What to work on:
Nothing should be left out: output all of the entries exactly.

(begin)

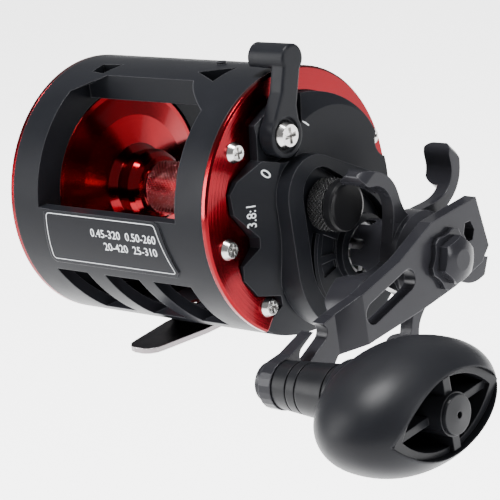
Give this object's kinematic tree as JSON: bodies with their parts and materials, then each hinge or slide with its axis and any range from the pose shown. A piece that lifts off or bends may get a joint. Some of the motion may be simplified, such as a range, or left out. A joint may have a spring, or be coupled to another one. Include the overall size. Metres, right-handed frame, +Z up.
{
  "type": "trolling reel",
  "caption": "Star-drag fishing reel with a one-piece ring frame, waisted spool, clutch lever, geared crank handle with an oval knob, and a long reel foot.",
  "frame": {"origin": "middle of the underside of the reel foot", "axes": "+X along the spool axis towards the handle, +Y to the front where the line leaves, +Z up"},
  "size_m": [0.1796, 0.1239, 0.097],
  "materials": {
    "frame_plastic": "satin moulded",
    "lever_plastic": "satin moulded",
    "red_anodised": "bright red anodised",
    "foot_steel": "polished stainless",
    "screw_chrome": "bright",
    "inner_plastic": "plain moulded",
    "steel_parts": "machined",
    "gear_brass": "machined",
    "drag_fibre": "woven drag disc",
    "spring_bronze": "sheet",
    "black_anodised": "satin black anodised",
    "bright_steel": "bright",
    "grip_rubber": "soft touch",
    "knob_plastic": "moulded"
  },
  "bodies": {
    "reel": {"frame": "frame_plastic", "reel_foot": "foot_steel", "foot_rivets": "foot_steel", "right_trim_ring": "red_anodised", "left_trim_ring": "red_anodised", "right_plate_screws": "screw_chrome", "left_plate_screws": "screw_chrome", "gear_cover": "frame_plastic", "gear_plate": "inner_plastic", "left_side_plate": "frame_plastic", "left_inner_plate": "inner_plastic", "one_way_bearing": "steel_parts", "left_bearing_outer_race": "steel_parts", "right_bearing_outer_race": "steel_parts", "shaft_bearing_outer_race": "steel_parts", "right_tension_washer": "spring_bronze", "left_tension_washer": "spring_bronze", "yoke_springs": "steel_parts"},
    "spool": {"spool": "red_anodised", "spool_shaft": "steel_parts", "left_bearing_inner_race": "steel_parts", "right_bearing_inner_race": "steel_parts", "click_wheel": "steel_parts"},
    "yoke": {"clutch_yoke": "inner_plastic"},
    "pinion": {"pinion_gear": "gear_brass"},
    "lever": {"clutch_lever": "lever_plastic", "lever_screw": "screw_chrome", "clutch_cam": "steel_parts"},
    "handle": {"gear_shaft": "steel_parts", "shaft_bearing_inner_race": "steel_parts", "main_gear": "gear_brass", "drag_fibre_washers": "drag_fibre", "drag_metal_washers": "steel_parts", "drag_pressure_plate": "steel_parts", "drag_sleeve": "steel_parts", "drag_spring_washers": "steel_parts", "ratchet_wheel": "steel_parts", "handle_spacer": "steel_parts", "handle_arm": "black_anodised", "lock_plate": "bright_steel", "handle_nut": "bright_steel", "knob_axle": "steel_parts"},
    "star": {"star_drag": "black_anodised", "drag_cup": "black_anodised"},
    "knob": {"knob_core": "knob_plastic", "knob_grip": "grip_rubber", "knob_cap": "knob_plastic"},
    "dog": {"anti_reverse_dog": "steel_parts"},
    "cap": {"cast_control_cap": "black_anodised"},
    "clicker": {"click_button": "frame_plastic"}
  },
  "joints": [
    {"name": "handle_turn", "type": "hinge", "parent": "reel", "child": "handle", "pos_m": [0, 0.01306, 0.0213], "axis": [1, 0, 0], "continuous": true},
    {"name": "spool_spin", "type": "hinge", "parent": "reel", "child": "spool", "pos_m": [0, 0, 0.0385], "axis": [1, 0, 0], "continuous": true},
    {"name": "lever_throw", "type": "hinge", "parent": "reel", "child": "lever", "pos_m": [0, -0.0096, 0.0609], "axis": [1, 0, 0], "range_deg": [0, 40]},
    {"name": "yoke_slide", "type": "slide", "parent": "reel", "child": "yoke", "axis": [1, 0, 0], "range_m": [0, 0.00122], "deforming": ["yoke_springs"]},
    {"name": "pinion_spin", "type": "hinge", "parent": "yoke", "child": "pinion", "pos_m": [0, 0, 0.0385], "axis": [1, 0, 0], "continuous": true},
    {"name": "star_turn", "type": "hinge", "parent": "handle", "child": "star", "pos_m": [0, 0.01306, 0.0213], "axis": [1, 0, 0], "range_deg": [-360, 360]},
    {"name": "knob_spin", "type": "hinge", "parent": "handle", "child": "knob", "pos_m": [0, -0.0532, 0.0082], "axis": [1, 0, 0], "continuous": true},
    {"name": "dog_tilt", "type": "hinge", "parent": "reel", "child": "dog", "pos_m": [0, 0.00175, 0.02587], "axis": [1, 0, 0], "range_deg": [-18, 0]},
    {"name": "cap_turn", "type": "hinge", "parent": "reel", "child": "cap", "pos_m": [0, 0, 0.0385], "axis": [1, 0, 0], "range_deg": [-360, 360]},
    {"name": "click_slide", "type": "slide", "parent": "reel", "child": "clicker", "axis": [0, 1, 0], "range_m": [0, 0.003]}
  ],
  "couplings": [
    {"joint": "spool_spin", "follows": "handle_turn", "ratio": -3.8},
    {"joint": "pinion_spin", "follows": "handle_turn", "ratio": -3.8},
    {"joint": "yoke_slide", "follows": "lever_throw", "m_per_rad": 0.0017189}
  ]
}
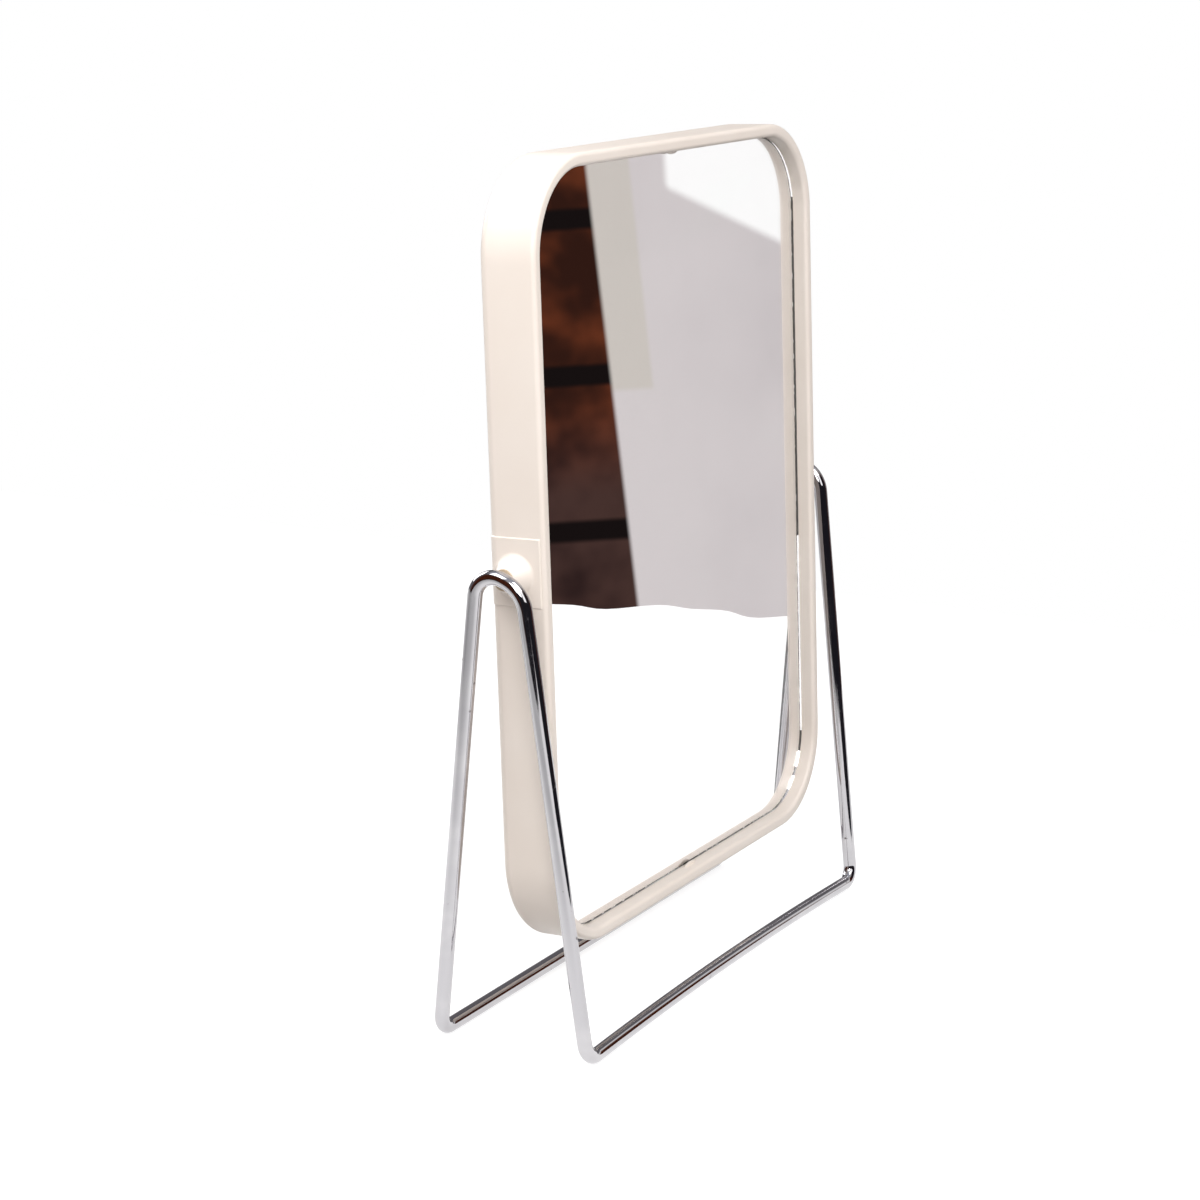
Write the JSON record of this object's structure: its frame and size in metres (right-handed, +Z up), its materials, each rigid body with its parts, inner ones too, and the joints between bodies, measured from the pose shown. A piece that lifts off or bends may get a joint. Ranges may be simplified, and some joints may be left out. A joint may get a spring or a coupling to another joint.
{
  "type": "vanity mirror",
  "caption": "Table mirror: rounded rectangular pane in a deep plastic case that tilts between the tops of a bent chromed wire stand.",
  "frame": {"origin": "on the table, midway between the four feet", "axes": "+Z up, the mirror faces -Y, +X is the right-hand side seen from the front; the pivot line runs along X"},
  "size_m": [0.1832, 0.0492, 0.2368],
  "materials": {
    "chromed_wire": "polished chrome plate with fine pits",
    "ivory_plastic": "smooth, soft gloss",
    "pane": "clear float glass with a ground edge",
    "silver": "mirror silvering with grey paint behind",
    "foam": "closed-cell foam",
    "grey_card": "plain",
    "cover_plastic": "fine matt grain",
    "screw_steel": "zinc plated",
    "pin_steel": "bright drawn",
    "spring_steel": "oiled spring steel",
    "tan_fibre": "pressed fibre"
  },
  "bodies": {
    "stand": {"wire_stand": "chromed_wire", "left_pivot_pin": "pin_steel", "left_friction_washer": "tan_fibre", "left_thrust_washer": "screw_steel", "left_spring_washer": "spring_steel", "left_retaining_clip": "spring_steel", "right_pivot_pin": "pin_steel", "right_friction_washer": "tan_fibre", "right_thrust_washer": "screw_steel", "right_spring_washer": "spring_steel", "right_retaining_clip": "spring_steel"},
    "head": {"case_frame": "ivory_plastic", "mirror_glass": "pane", "mirror_silvering": "silver", "foam_tape": "foam", "backing_card": "grey_card", "foam_blocks": "foam", "back_cover": "cover_plastic", "cover_screws": "screw_steel"}
  },
  "joints": [
    {"name": "head_tilt", "type": "hinge", "parent": "stand", "child": "head", "pos_m": [0, 0, 0.1302], "axis": [1, 0, 0], "continuous": true}
  ]
}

(end)

Answer to this problem:
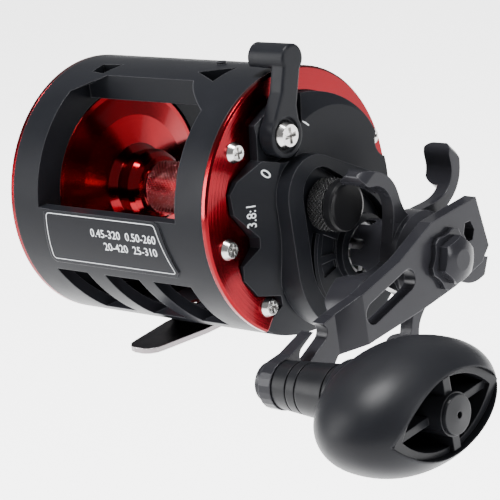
Give this object's kinematic tree as JSON: bodies with their parts and materials, then each hinge or slide with its axis and any range from the pose shown. A piece that lifts off or bends may get a joint. Some of the motion may be simplified, such as a range, or left out. A joint may have a spring, or be coupled to another one. Include the overall size. Metres, right-handed frame, +Z up.
{
  "type": "trolling reel",
  "caption": "Star-drag fishing reel with a one-piece ring frame, waisted spool, clutch lever, geared crank handle with an oval knob, and a long reel foot.",
  "frame": {"origin": "middle of the underside of the reel foot", "axes": "+X along the spool axis towards the handle, +Y to the front where the line leaves, +Z up"},
  "size_m": [0.1796, 0.1239, 0.097],
  "materials": {
    "frame_plastic": "satin moulded",
    "lever_plastic": "satin moulded",
    "red_anodised": "bright red anodised",
    "foot_steel": "polished stainless",
    "screw_chrome": "bright",
    "inner_plastic": "plain moulded",
    "steel_parts": "machined",
    "gear_brass": "machined",
    "drag_fibre": "woven drag disc",
    "spring_bronze": "sheet",
    "black_anodised": "satin black anodised",
    "bright_steel": "bright",
    "grip_rubber": "soft touch",
    "knob_plastic": "moulded"
  },
  "bodies": {
    "reel": {"frame": "frame_plastic", "reel_foot": "foot_steel", "foot_rivets": "foot_steel", "right_trim_ring": "red_anodised", "left_trim_ring": "red_anodised", "right_plate_screws": "screw_chrome", "left_plate_screws": "screw_chrome", "gear_cover": "frame_plastic", "gear_plate": "inner_plastic", "left_side_plate": "frame_plastic", "left_inner_plate": "inner_plastic", "one_way_bearing": "steel_parts", "left_bearing_outer_race": "steel_parts", "right_bearing_outer_race": "steel_parts", "shaft_bearing_outer_race": "steel_parts", "right_tension_washer": "spring_bronze", "left_tension_washer": "spring_bronze", "yoke_springs": "steel_parts"},
    "spool": {"spool": "red_anodised", "spool_shaft": "steel_parts", "left_bearing_inner_race": "steel_parts", "right_bearing_inner_race": "steel_parts", "click_wheel": "steel_parts"},
    "yoke": {"clutch_yoke": "inner_plastic"},
    "pinion": {"pinion_gear": "gear_brass"},
    "lever": {"clutch_lever": "lever_plastic", "lever_screw": "screw_chrome", "clutch_cam": "steel_parts"},
    "handle": {"gear_shaft": "steel_parts", "shaft_bearing_inner_race": "steel_parts", "main_gear": "gear_brass", "drag_fibre_washers": "drag_fibre", "drag_metal_washers": "steel_parts", "drag_pressure_plate": "steel_parts", "drag_sleeve": "steel_parts", "drag_spring_washers": "steel_parts", "ratchet_wheel": "steel_parts", "handle_spacer": "steel_parts", "handle_arm": "black_anodised", "lock_plate": "bright_steel", "handle_nut": "bright_steel", "knob_axle": "steel_parts"},
    "star": {"star_drag": "black_anodised", "drag_cup": "black_anodised"},
    "knob": {"knob_core": "knob_plastic", "knob_grip": "grip_rubber", "knob_cap": "knob_plastic"},
    "dog": {"anti_reverse_dog": "steel_parts"},
    "cap": {"cast_control_cap": "black_anodised"},
    "clicker": {"click_button": "frame_plastic"}
  },
  "joints": [
    {"name": "handle_turn", "type": "hinge", "parent": "reel", "child": "handle", "pos_m": [0, 0.01306, 0.0213], "axis": [1, 0, 0], "continuous": true},
    {"name": "spool_spin", "type": "hinge", "parent": "reel", "child": "spool", "pos_m": [0, 0, 0.0385], "axis": [1, 0, 0], "continuous": true},
    {"name": "lever_throw", "type": "hinge", "parent": "reel", "child": "lever", "pos_m": [0, -0.0096, 0.0609], "axis": [1, 0, 0], "range_deg": [0, 40]},
    {"name": "yoke_slide", "type": "slide", "parent": "reel", "child": "yoke", "axis": [1, 0, 0], "range_m": [0, 0.00122], "deforming": ["yoke_springs"]},
    {"name": "pinion_spin", "type": "hinge", "parent": "yoke", "child": "pinion", "pos_m": [0, 0, 0.0385], "axis": [1, 0, 0], "continuous": true},
    {"name": "star_turn", "type": "hinge", "parent": "handle", "child": "star", "pos_m": [0, 0.01306, 0.0213], "axis": [1, 0, 0], "range_deg": [-360, 360]},
    {"name": "knob_spin", "type": "hinge", "parent": "handle", "child": "knob", "pos_m": [0, -0.0532, 0.0082], "axis": [1, 0, 0], "continuous": true},
    {"name": "dog_tilt", "type": "hinge", "parent": "reel", "child": "dog", "pos_m": [0, 0.00175, 0.02587], "axis": [1, 0, 0], "range_deg": [-18, 0]},
    {"name": "cap_turn", "type": "hinge", "parent": "reel", "child": "cap", "pos_m": [0, 0, 0.0385], "axis": [1, 0, 0], "range_deg": [-360, 360]},
    {"name": "click_slide", "type": "slide", "parent": "reel", "child": "clicker", "axis": [0, 1, 0], "range_m": [0, 0.003]}
  ],
  "couplings": [
    {"joint": "spool_spin", "follows": "handle_turn", "ratio": -3.8},
    {"joint": "pinion_spin", "follows": "handle_turn", "ratio": -3.8},
    {"joint": "yoke_slide", "follows": "lever_throw", "m_per_rad": 0.0017189}
  ]
}
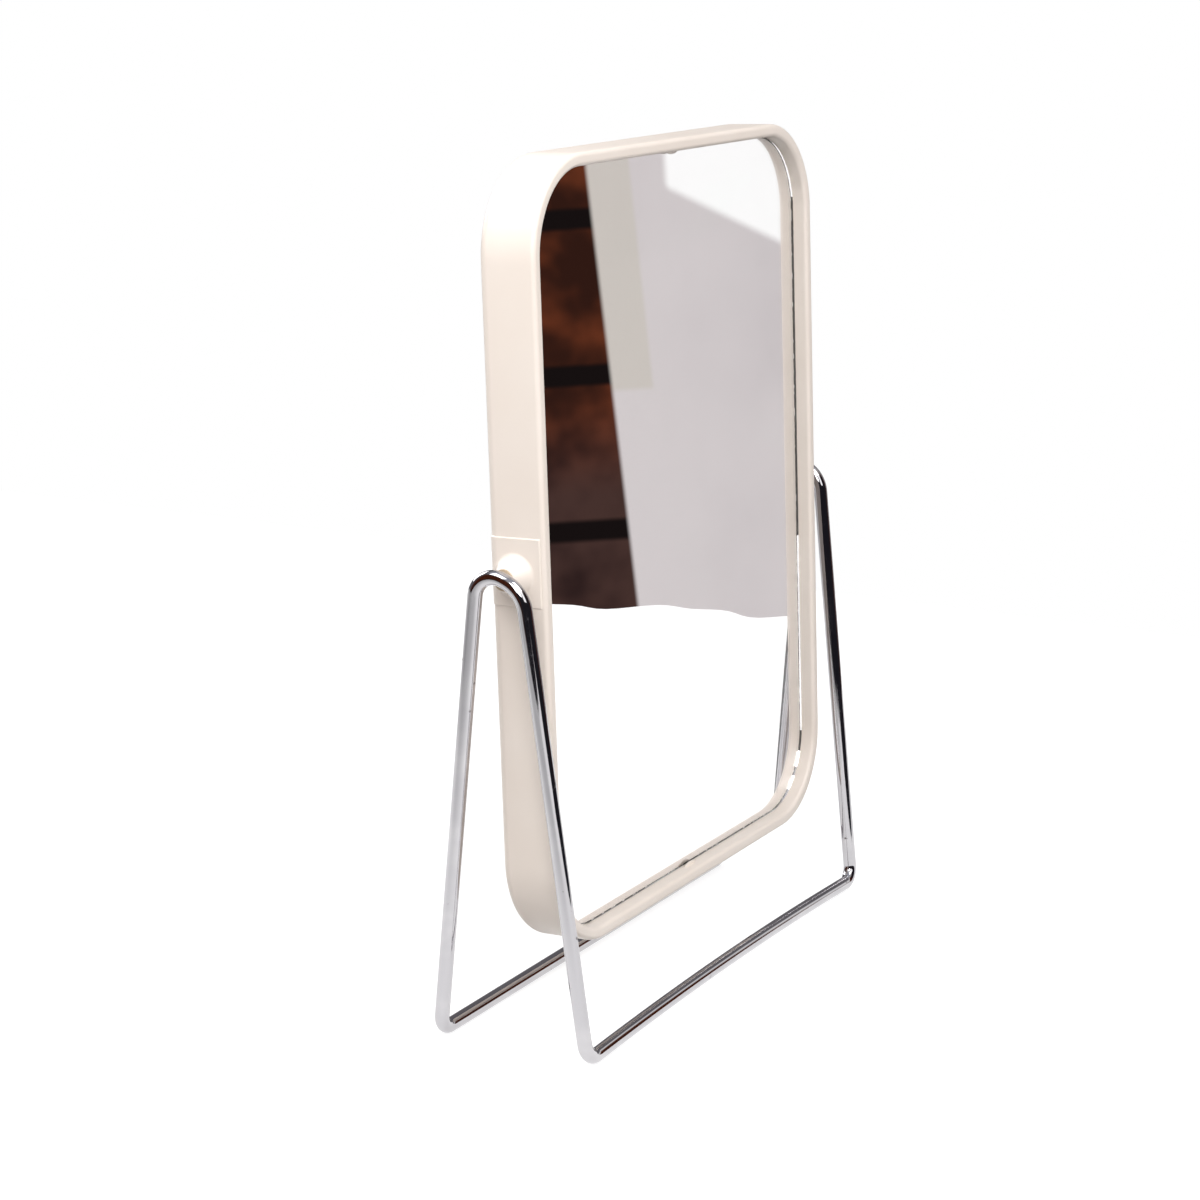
Write the JSON record of this object's structure: its frame and size in metres (right-handed, +Z up), its materials, each rigid body with its parts, inner ones too, and the joints between bodies, measured from the pose shown. A piece that lifts off or bends may get a joint. Ranges may be simplified, and some joints may be left out. A joint may get a spring or a coupling to another joint.
{
  "type": "vanity mirror",
  "caption": "Table mirror: rounded rectangular pane in a deep plastic case that tilts between the tops of a bent chromed wire stand.",
  "frame": {"origin": "on the table, midway between the four feet", "axes": "+Z up, the mirror faces -Y, +X is the right-hand side seen from the front; the pivot line runs along X"},
  "size_m": [0.1832, 0.0492, 0.2368],
  "materials": {
    "chromed_wire": "polished chrome plate with fine pits",
    "ivory_plastic": "smooth, soft gloss",
    "pane": "clear float glass with a ground edge",
    "silver": "mirror silvering with grey paint behind",
    "foam": "closed-cell foam",
    "grey_card": "plain",
    "cover_plastic": "fine matt grain",
    "screw_steel": "zinc plated",
    "pin_steel": "bright drawn",
    "spring_steel": "oiled spring steel",
    "tan_fibre": "pressed fibre"
  },
  "bodies": {
    "stand": {"wire_stand": "chromed_wire", "left_pivot_pin": "pin_steel", "left_friction_washer": "tan_fibre", "left_thrust_washer": "screw_steel", "left_spring_washer": "spring_steel", "left_retaining_clip": "spring_steel", "right_pivot_pin": "pin_steel", "right_friction_washer": "tan_fibre", "right_thrust_washer": "screw_steel", "right_spring_washer": "spring_steel", "right_retaining_clip": "spring_steel"},
    "head": {"case_frame": "ivory_plastic", "mirror_glass": "pane", "mirror_silvering": "silver", "foam_tape": "foam", "backing_card": "grey_card", "foam_blocks": "foam", "back_cover": "cover_plastic", "cover_screws": "screw_steel"}
  },
  "joints": [
    {"name": "head_tilt", "type": "hinge", "parent": "stand", "child": "head", "pos_m": [0, 0, 0.1302], "axis": [1, 0, 0], "continuous": true}
  ]
}